A Speedup Technique for High Performance Foster-Montgomery Multipliers used in Security Processors
Original Publication Date: 2002-Nov-22
Included in the Prior Art Database: 2002-Nov-22
Montgomery multiplication is a modular multiplication technique which does not require a division step after each multiplication. This division step, required to compute a remainder for modulo reduction, is a time consuming step specially for cryptographic applications where the size of the modulus of the underlying field may exceed 4096 bits. The Montgomery multiplication method transforms this costly modulo reduction step into a simpler scheme based on division by multiples of a word-size constant (simply by truncation).

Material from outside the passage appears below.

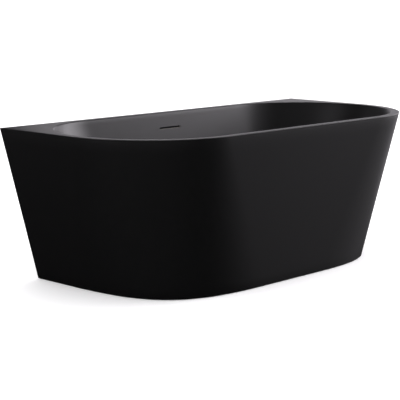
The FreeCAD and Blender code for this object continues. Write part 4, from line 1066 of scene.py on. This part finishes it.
# ---- waste and plug ----
def build_plug():
    """Domed cap with a softly rounded edge, its seal, and the spring under it."""
    rim = PLUG_SEAT + 0.002
    boss_bottom = PLUG_SEAT - 0.005
    profile = [(AXIS, boss_bottom), (0.0031, boss_bottom), (PLUG_BOSS_RADIUS - 0.0005, boss_bottom),
               (PLUG_BOSS_RADIUS, boss_bottom + 0.0005), (PLUG_BOSS_RADIUS, rim), (0.0295, rim),
               (0.0306, rim + 0.0005), (PLUG_RADIUS, rim + 0.0013), (0.0307, rim + 0.0021),
               (0.0300, rim + 0.0027)]
    for fraction in spaced(12, 0.93, 0.0):
        profile.append((max(PLUG_RADIUS * fraction, AXIS), rim + 0.0050 - 0.0025 * fraction ** 2))
    hardware("plug_cap_domed", [lathe_solid(profile, 96)], "black_metal", "plug_cap",
             "plug", sharp_degrees=50.0)

    underside = PLUG_SEAT + 0.0001           # the seal just clears the flange when the plug is down
    bore = PLUG_BOSS_RADIUS + 0.0003
    seal = lathe_rounded([(bore, underside), (PLUG_SEAL_RADIUS, underside),
                          (PLUG_SEAL_RADIUS, rim), (bore, rim)],
                         [0.0003, 0.0009, 0.0002, 0.0002], 4, 72)
    hardware("plug_seal_lipped", [seal], "rubber", "plug_seal", "plug")

    low, high, radius, wire, turns = 0.1505, 0.1695, 0.0046, 0.0005, 6.0
    rows = []
    for fraction in spaced(int(turns * 20) + 1):
        angle = 2 * math.pi * turns * fraction
        outward = Vector((math.cos(angle), math.sin(angle), 0.0))
        centre = outward * radius + Vector((0.0, 0.0, mix(low, high, fraction)))
        rows.append([tuple(centre + outward * (wire * math.cos(a))
                           + Vector((0.0, 0.0, wire * math.sin(a)))) for a in angles_round(8)])
    spring = hardware("plug_spring_coil", [capped_rows(rows)], "zinc", "plug_spring",
                      sharp_degrees=60.0)
    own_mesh(spring)


def build_waste():
    """Flange with its spoked bore, and the threaded body under the bowl."""
    seat = FLANGE_TOP - FLANGE_THICKNESS
    flange = lathe_rounded([(TAIL_BORE, TAIL_BOTTOM), (TAIL_BORE, FLANGE_TOP - 0.005),
                            (0.0195, FLANGE_TOP), (FLANGE_RADIUS, FLANGE_TOP),
                            (FLANGE_RADIUS, seat), (TAIL_RADIUS, seat), (TAIL_RADIUS, TAIL_BOTTOM)],
                           [0.0004, 0.001, 0.0008, 0.0015, 0.0004, 0.0003, 0.0004], 5, 96)
    boss = lathe_rounded([(0.0053, TAIL_BOTTOM), (0.0053, SPOKES_TOP), (0.008, SPOKES_TOP),
                          (0.008, TAIL_BOTTOM)], 0.0004, 2, 48)
    spoke = soft_box((0.0075, -0.0015, TAIL_BOTTOM), (0.0178, 0.0015, SPOKES_TOP), 0.0005)
    hardware("waste_flange_turned", [flange, boss] + around(spoke, 3), "black_metal",
             "waste_flange")

    body = [(WASTE_BODY_BORE, WASTE_BODY_BOTTOM), (WASTE_BODY_BORE, WASTE_BODY_TOP),
            (0.033, WASTE_BODY_TOP), (0.033, WASTE_BODY_TOP - 0.004),
            (0.026, WASTE_BODY_TOP - 0.004), (0.026, 0.112), (0.023, 0.112)]
    radii = [0.0003, 0.0003, 0.001, 0.001, 0.0015, 0.001, 0.0004]
    thread = []
    for k in range(6):                        # coarse plastic thread for the union nut
        z = 0.1112 - k * 0.0022
        thread += [(0.023, z), (0.0222, z - 0.0008), (0.0222, z - 0.0013), (0.023, z - 0.0020)]
    barrel = lathe_ring(rounded(body, radii, 3) + thread + [(0.0226, WASTE_BODY_BOTTOM)], 72)
    rib = soft_box((0.0255, -0.001, 0.118), (0.0315, 0.001, 0.1505), 0.0006)
    ribs = around(rib, 10, 0.5)
    del ribs[2]                               # the inlet is there
    spigot = [(0.0075, 0.020), (0.0075, 0.062), (0.0088, 0.062), (0.0095, 0.058), (0.0088, 0.0575),
              (0.0095, 0.0535), (0.0088, 0.053), (0.0095, 0.049), (0.0095, 0.034), (0.0125, 0.0335),
              (0.0125, 0.0255), (0.0095, 0.0250), (0.0095, 0.020)]
    inlet = toward_wall(lathe_ring(spigot, 40), INLET_Z)
    hardware("waste_body_moulded", [barrel, inlet] + ribs, "white_plastic", "waste_body")


# ---- trap and outlet ----
def build_trap():
    """Flat round trap with its dip tube, outlet socket, seam and ribs."""
    inner = TRAP_RADIUS - TRAP_WALL
    floor, ceiling = TRAP_BOTTOM + TRAP_WALL, TRAP_TOP - TRAP_WALL
    pot = lathe_rounded([(DIP_TUBE_BORE, 0.096), (0.0225, 0.096), (0.0225, 0.093), (0.020, 0.093),
                         (0.020, TRAP_TOP), (TRAP_RADIUS, TRAP_TOP), (TRAP_RADIUS, TRAP_BOTTOM),
                         (0.028, TRAP_BOTTOM), (0.028, 0.017), (0.0255, 0.017), (0.0255, floor),
                         (inner, floor), (inner, ceiling), (0.020, ceiling),
                         (0.020, DIP_TUBE_BOTTOM), (DIP_TUBE_BORE, DIP_TUBE_BOTTOM)],
                        [0.0, 0.0006, 0.0004, 0.0003, 0.002, 0.008, 0.004, 0.001, 0.0003, 0.0003,
                         0.0003, 0.002, 0.006, 0.001, 0.0003, 0.0003], 6, 96)
    socket = lathe_rounded([(0.0203, 0.043), (0.0203, 0.090), (0.025, 0.090), (0.025, 0.043)],
                           [0.0, 0.0005, 0.0008, 0.0], 3, 64)
    seam = lathe_rounded([(0.0545, 0.0535), (0.0545, 0.0565), (0.0554, 0.0565), (0.0554, 0.0535)],
                         0.0003, 2, 96)
    rib = soft_box((0.021, -0.001, 0.0872), (0.045, 0.001, 0.0896), 0.0006)
    hardware("trap_pot", [pot, toward_wall(socket, OUTLET_Z), seam] + around(rib, 8, 0.5),
             "white_plastic", "trap_body")


def build_trap_cap():
    """Screw-on clean-out cap with a knurled edge and a finger grip."""
    cap = [(AXIS, 0.014), (0.0305, 0.014), (0.0318, 0.0152), (0.0318, TRAP_BOTTOM),
           (0.0283, TRAP_BOTTOM), (0.0283, 0.017), (AXIS, 0.017)]
    knurl = soft_box((0.0312, -0.0012, 0.0155), (0.032, 0.0012, 0.0216), 0.0003, 1)
    grip = soft_box((-0.026, -0.0025, 0.010), (0.026, 0.0025, 0.0145), 0.0012, 3)
    hardware("trap_cap_knurled", [lathe_solid(cap, 72), grip] + around(knurl, 36),
             "white_plastic", "trap_cleanout")


def pipe_nut(z0, z1, low_bore, step_z, high_bore):
    """Hexagonal pipe nut whose bore changes its radius at step_z."""
    bore = [(low_bore, z0), (low_bore, step_z), (high_bore, step_z), (high_bore, z1)]
    return hex_nut(0.058, z0, z1, bore, 96)


def build_nuts_and_pipe():
    """Union nut over the trap, and the outlet nut and pipe behind it."""
    union = pipe_nut(0.090, 0.110, 0.0203, 0.093, 0.0233)
    hardware("union_nut_chamfered", [union], "white_plastic", "trap_union_nut", sharp_degrees=25.0)
    nut = pipe_nut(0.078, 0.098, 0.0253, 0.094, 0.0203)
    hardware("outlet_nut_chamfered", [toward_wall(nut, OUTLET_Z)], "white_plastic", "outlet_nut",
             sharp_degrees=25.0)
    bead_rear_y = PIPE_BEAD_Y + 0.004
    bead_radius = PIPE_RADIUS + 0.002
    pipe = lathe_rounded([(PIPE_BORE, PIPE_FRONT_Y), (PIPE_BORE, PIPE_REAR_Y),
                          (PIPE_RADIUS, PIPE_REAR_Y), (PIPE_RADIUS, bead_rear_y),
                          (bead_radius, bead_rear_y), (bead_radius, PIPE_BEAD_Y),
                          (PIPE_RADIUS, PIPE_BEAD_Y), (PIPE_RADIUS, PIPE_FRONT_Y)],
                         [0.0004, 0.0004, 0.0008, 0.0005, 0.0012, 0.0012, 0.0005, 0.0004], 3, 72)
    hardware("outlet_pipe_beaded", [toward_wall(pipe, OUTLET_Z)], "white_plastic", "outlet_pipe")


# ---- CAD pieces shown as they are ----
CAD_LOOKS = {
    "chipboard": ["base_board"],
    "softwood": ["back_batten"],
    "plywood": ["corner_board_left", "corner_board_right"],
    "zinc": ["side_strap_left", "side_strap_right", "wall_bracket_left", "wall_bracket_right",
             "skirt_bracket_left", "skirt_bracket_middle", "skirt_bracket_right"],
    "rubber": ["waste_top_seal", "waste_bottom_seal", "overflow_seal", "trap_seal", "outlet_seal"],
    "brass": ["plug_core", "plug_stem"],
    "hood_plastic": ["overflow_hood"],
}
CAD_EDGES = {"chipboard": 0.0006, "softwood": 0.0012, "plywood": 0.0006, "zinc": 0.0004,
             "hood_plastic": 0.0012}


def paint_cad_nodes():
    """Gives each CAD node its material, and softens the edges of the flat-sided ones."""
    for look, nodes in CAD_LOOKS.items():
        for node in nodes:
            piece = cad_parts[node]
            piece.data.materials.clear()
            piece.data.materials.append(MATERIALS[look])
            if look in CAD_EDGES:
                soften = piece.modifiers.new("soft_edges", "BEVEL")
                soften.width = CAD_EDGES[look]
                soften.segments = 2
                soften.limit_method = "ANGLE"
                soften.angle_limit = math.radians(50.0)
                soften.harden_normals = True


# ---- floor, light and camera ----
def build_floor():
    """Pale studio floor that isn't mirrored in the shell."""
    reach, count = 30.0, 9
    steps = spaced(count, -reach, reach)
    vertices = [(x, y, 0.0) for x in steps for y in steps]
    floor = make_object("studio_floor", vertices, grid_faces(count, count, False, False), [])
    material, _, _ = new_material("pale_floor", (0.92, 0.92, 0.92), 0.9, specular=0.1)
    floor.data.materials.append(material)
    floor.visible_glossy = False
    floor.visible_shadow = False


def build_world():
    """White studio for the eye and for diffuse light, dark in the shell's reflections."""
    world = bpy.data.worlds.new("studio")
    world.use_nodes = True
    tree = world.node_tree
    background = tree.nodes["Background"]
    background.inputs["Color"].default_value = (1.0, 1.0, 1.0, 1.0)
    background.inputs["Strength"].default_value = WORLD_STRENGTH
    dark = tree.nodes.new("ShaderNodeBackground")
    dark.inputs["Color"].default_value = (1.0, 1.0, 1.0, 1.0)
    dark.inputs["Strength"].default_value = WORLD_IN_REFLECTIONS
    choose = tree.nodes.new("ShaderNodeMixShader")
    path = tree.nodes.new("ShaderNodeLightPath")
    tree.links.new(path.outputs["Is Glossy Ray"], choose.inputs["Fac"])
    tree.links.new(background.outputs["Background"], choose.inputs[1])
    tree.links.new(dark.outputs["Background"], choose.inputs[2])
    tree.links.new(choose.outputs["Shader"], tree.nodes["World Output"].inputs["Surface"])
    bpy.context.scene.world = world


def softbox(name, azimuth, elevation, width, height, radiance):
    """Rectangular area light aimed at the tub. Angles in degrees; azimuth 0 is +X, 90 the wall."""
    a, e = math.radians(azimuth), math.radians(elevation)
    outward = Vector((math.cos(a) * math.cos(e), math.sin(a) * math.cos(e), math.sin(e)))
    light = bpy.data.lights.new(name, "AREA")
    light.shape = "RECTANGLE"
    light.size = 2 * LIGHT_DISTANCE * math.tan(math.radians(width / 2))
    light.size_y = 2 * LIGHT_DISTANCE * math.tan(math.radians(height / 2))
    light.color = LIGHT_TINT
    light.energy = radiance * math.pi * light.size * light.size_y
    lamp = bpy.data.objects.new(name, light)
    lamp.location = LIGHT_TARGET + outward * LIGHT_DISTANCE
    lamp.rotation_mode = "QUATERNION"
    lamp.rotation_quaternion = (-outward).to_track_quat("-Z", "Y")
    lamp.visible_camera = False
    bpy.context.scene.collection.objects.link(lamp)


def build_lights():
    """A large key on the right, strips of backdrop behind, and fill from the left and above."""
    softbox("key", -30.0, 25.0, 35.0, 15.0, 7.5)
    softbox("key_side", -5.0, 25.0, 15.0, 15.0, 2.5)
    softbox("low_key", -20.0, 8.0, 20.0, 15.0, 4.5)
    softbox("low_side", -2.0, 8.0, 20.0, 15.0, 6.0)
    softbox("backdrop", 40.0, 8.0, 35.0, 15.0, 1.6)
    softbox("backdrop_right", 15.0, 0.0, 20.0, 30.0, 0.7)
    softbox("backdrop_left", 70.0, 25.0, 15.0, 15.0, 0.7)
    softbox("left_rear", 105.0, 10.0, 20.0, 50.0, 0.4)
    softbox("left", 170.0, 10.0, 35.0, 30.0, 2.3)
    softbox("left_high", 170.0, 40.0, 25.0, 30.0, 0.7)
    softbox("left_front", 220.0, 10.0, 70.0, 30.0, 1.1)
    softbox("front_fill", -75.0, 25.0, 15.0, 15.0, 0.6)
    softbox("low_front", -25.0, -15.0, 55.0, 30.0, 0.25)
    softbox("overhead", -90.0, 80.0, 45.0, 30.0, 0.9)


def build_camera():
    azimuth, pitch = math.radians(CAMERA_AZIMUTH), math.radians(CAMERA_PITCH)
    camera = bpy.data.objects.new("camera", bpy.data.cameras.new("camera"))
    camera.data.sensor_width = 36.0
    camera.data.lens = CAMERA_LENS
    camera.location = CAMERA_PLACE
    forward = Vector((math.sin(azimuth) * math.cos(pitch), math.cos(azimuth) * math.cos(pitch),
                      -math.sin(pitch)))
    camera.rotation_mode = "QUATERNION"
    camera.rotation_quaternion = forward.to_track_quat("-Z", "Y")
    bpy.context.scene.collection.objects.link(camera)
    bpy.context.scene.camera = camera


paint_cad_nodes()
build_skirt()
build_basin()
for screw_node in ("board_screws", "batten_screws", "bracket_screws"):
    build_screws(screw_node)
for foot_number, (foot_x, foot_y) in enumerate(FEET, start=1):
    build_foot(foot_number, foot_x, foot_y)
build_foot_fixings()
build_rails()
build_uprights()
build_hose()
build_hose_clips()
build_plug()
build_waste()
build_trap()
build_trap_cap()
build_nuts_and_pipe()
build_floor()
build_world()
build_lights()
build_camera()
bpy.context.scene.view_settings.view_transform = "Standard"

This is achieved at the expense of pre-computing an auxiliary correction term, called m, which may require not only a pre-computation but also the storage of the m term which could be as large as the modulus itself. Foster-Montgomery multiplication method demonstrates that the same multiplication architecture can be used to compute m and more importantly, this term can be computed word-wise and as the first cycle of a normal block multiplication process. Hence, no requirement for an extra storage space. However, the data swapping associated with using the same execution unit for different output computations limits the use of pipelining for high performance. The innovation presented here is a solution to speed up a Foster-Montgomery multiplier by using pipelining without associated timing overheads due to the m computation.